Today was one of those days which passed without much happening. The scenery remained the same but the wind seriously picked up and we had it bashing in our faces all day long. Thankfully, after our first 30km we were back on paved road which was simply bliss after nearly 7 days of bumps, pot holes, washboards and sand!

It was a long day in the saddle but we rolled into Ishkashim by 7pm.
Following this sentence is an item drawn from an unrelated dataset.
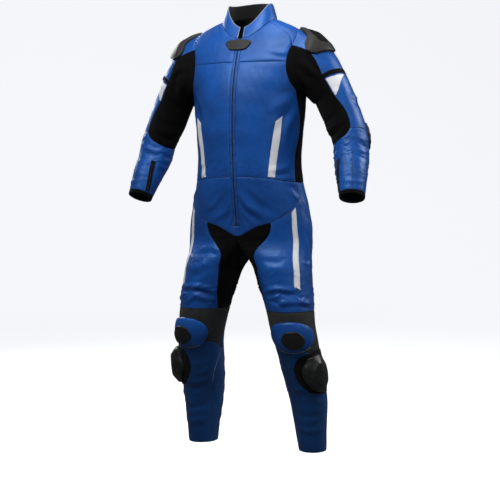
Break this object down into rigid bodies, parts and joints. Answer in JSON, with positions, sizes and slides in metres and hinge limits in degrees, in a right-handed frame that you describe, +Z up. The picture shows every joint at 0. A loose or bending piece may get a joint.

This small town acts as the central hub of the Wakhan valley and there is a weekly exchange market with neighbouring Afghanistan.

Finally we would be able to restock on food properly – the shops between here and Langar have been woefully bare and we’ve had to rely on mostly homestays for lunch and dinner. (Our huge reserves of porridge oats and the abundance of apricot trees have meant breakfast hasn’t been a problem!)

Once arrived we duly turn our clocks back by one hour. (The eastern Pamirs work on the same time as Kyrgysztan but Western Tajikistan sets its clocks an hour behind… )

Our hostel allows us to pitch our tent in the garden but we get fed and are allowed to use the hot shower which thankfully still has a full tank despite the lack of electricity in the town that evening.

Only 100km to Khorog!

Day 4/5 – Ishkashim to Khorog

Total Distance: 73km followed by a half day of 39km 

After replenishing our diesel and food stores we hit the road and eat up 40km by lunchtime. 

The valley is so steep here that we are close enough to wave to the people on the Afghan side

The road is good even though the valley is much narrower here. Thankfully the wind isn’t so bad, in fact there were times where it pushed us along a bit! 

We reach the village of Andarob where some local guys invite us to sleep in their garden, the stars are amazing that night and we sleep with the fly sheet off. 

Next morning we complete the 39km to Khorog and arrive by lunchtime. The road on this stretch isn’t the best and by the time we arrive and struggle up the very steep hill towards the town I’m done.

After a delicious lunch by the river we, like every other traveller in Khorog, head out to the Pamir Lodge and spend the afternoon lounging in the sun.